Joins for AND and union + dedup for OR compose naturally into nested plans. The library doesn't need special handling for nested expressions. It recurses down the IndexFilter tree, builds the appropriate subtree for each node, and DataFusion executes the whole thing as one pipeline.

🔗Limitations and What's Next

The filter analysis has one important simplification: if any part of an AND/OR expression can't be handled by an index, the entire expression falls back to a regular scan. Consider WHERE age > 30 AND color = 'blue' with an index on age but not color. A smarter approach would use the age index then scan-filter for color, but mixing index-backed and scan-based execution paths complicates plan construction, especially when AND/OR expressions are nested. For v1, the clean boundary keeps things correct. Partial index usage is on the roadmap, along with projection pushdown into the fetch phase and multi-partition execution for parallelism. Each is an opportunity for contribution.

🔗Try It

If you're building a system that needs secondary index queries over your own storage, give datafusion-index-provider a try. The tests directory has reference implementations for both single-column and composite primary keys.

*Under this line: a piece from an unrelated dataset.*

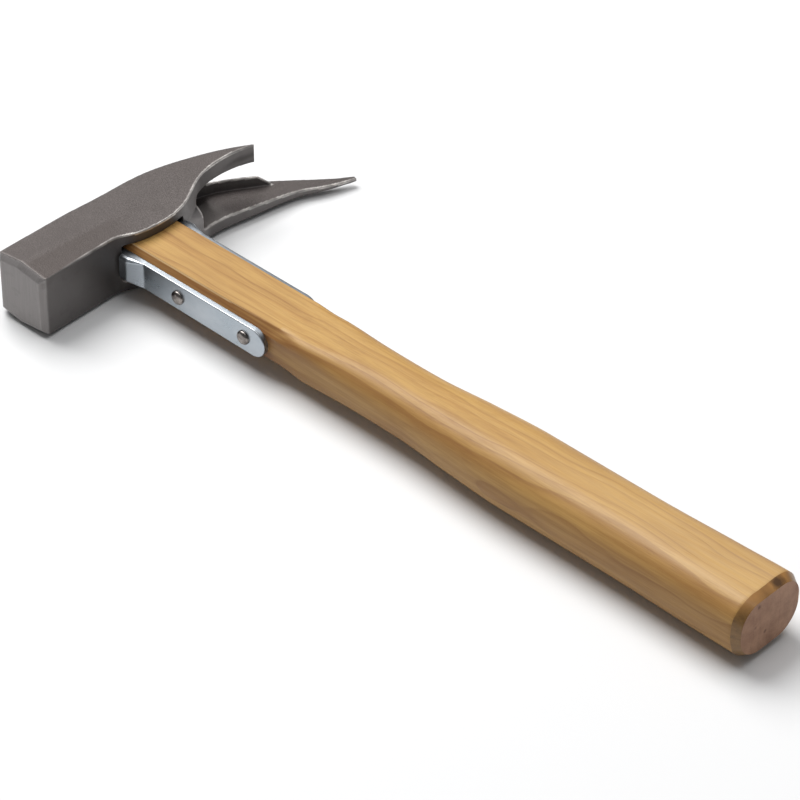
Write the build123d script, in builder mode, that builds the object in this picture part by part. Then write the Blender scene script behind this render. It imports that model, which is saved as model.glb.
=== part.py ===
"""Lath hammer: forged head with a square poll and a two-part claw, strapped wooden handle.

Millimetres. The origin is the centre of the striking face. +X runs along the handle
towards its butt, +Y runs along the head from the face to the spike, and +Z is up, with
the hammer lying on its cheek.
"""
import os

from build123d import *

# ---------------------------------------------------------------- driving dimensions
FACE_TO_EYE = 54.0      # striking face to the middle of the eye
POLL_HALF = 12.6        # half the side of the square poll
CHEEK_HALF = 12.75      # half the thickness of the head over the eye
RIDGE_HALF = 14.5       # half the thickness over the forging ridge of the poll
FACE_CHAMFER = 2.2      # bevel round the striking face
PRONG_END = 61.0        # eye to the edge of the short prong
SPIKE_END = 95.5        # eye to the point of the spike

HANDLE_END = 314.0      # head axis to the butt
WOOD_HALF_Y = 12.3      # half the depth of the wood between the straps
WOOD_HALF_Z = 8.2       # half the thickness of the wood at the head
PLANED_TOP = 2.0        # bevel planed along the corners of the wood, at the top of the head
PLANED_FRONT = 3.0      # the same at the end of the front strap
PLANED_REAR = 1.0       # and of the rear one
TENON_TOP = -12.6       # top of the wood, a little proud of the head
BUTT_CHAMFER = 3.0      # length of the bevel at the butt

STRAP_THICK = 2.2
STRAP_TOP_HALF = 5.5    # half the width of the straps over the head
STRAP_LOW_HALF = 6.1    # and where their round ends begin
STRAP_ROUND = 6.2       # length of the round ends
STRAP_END = 87.8        # head axis to the round end of the straps
STRAP_OUT = WOOD_HALF_Y + STRAP_THICK
SHOULDER_OUT = 17.0     # how far the shoulders under the head stand out
SHOULDER_FLAT = 3.6     # the part of a shoulder that runs parallel to the strap
SHOULDER_RAMP = 7.2     # its slope back down to the strap

RIVET_PLACES = {"upper_rivet": 42.9, "lower_rivet": 77.2}
RIVET_SHANK = 2.0       # radius
RIVET_HEAD = 2.9        # radius
RIVET_DOME = 1.7        # height of the dome above the strap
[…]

This library only works because DataFusion's architecture is genuinely composable. Special thanks to Andrew Lamb, whose work on DataFusion and the architecture paper has been instrumental. HashJoinExec, SortMergeJoinExec, AggregateExec, UnionExec, ProjectionExec: all ready to be wired up into whatever query plan your system needs. Do you have a custom storage layer that could benefit from secondary index queries?


Feel free to reach out with any questions or to share your experiences with DataFusion. You can find me on Twitter, Bluesky or through my website.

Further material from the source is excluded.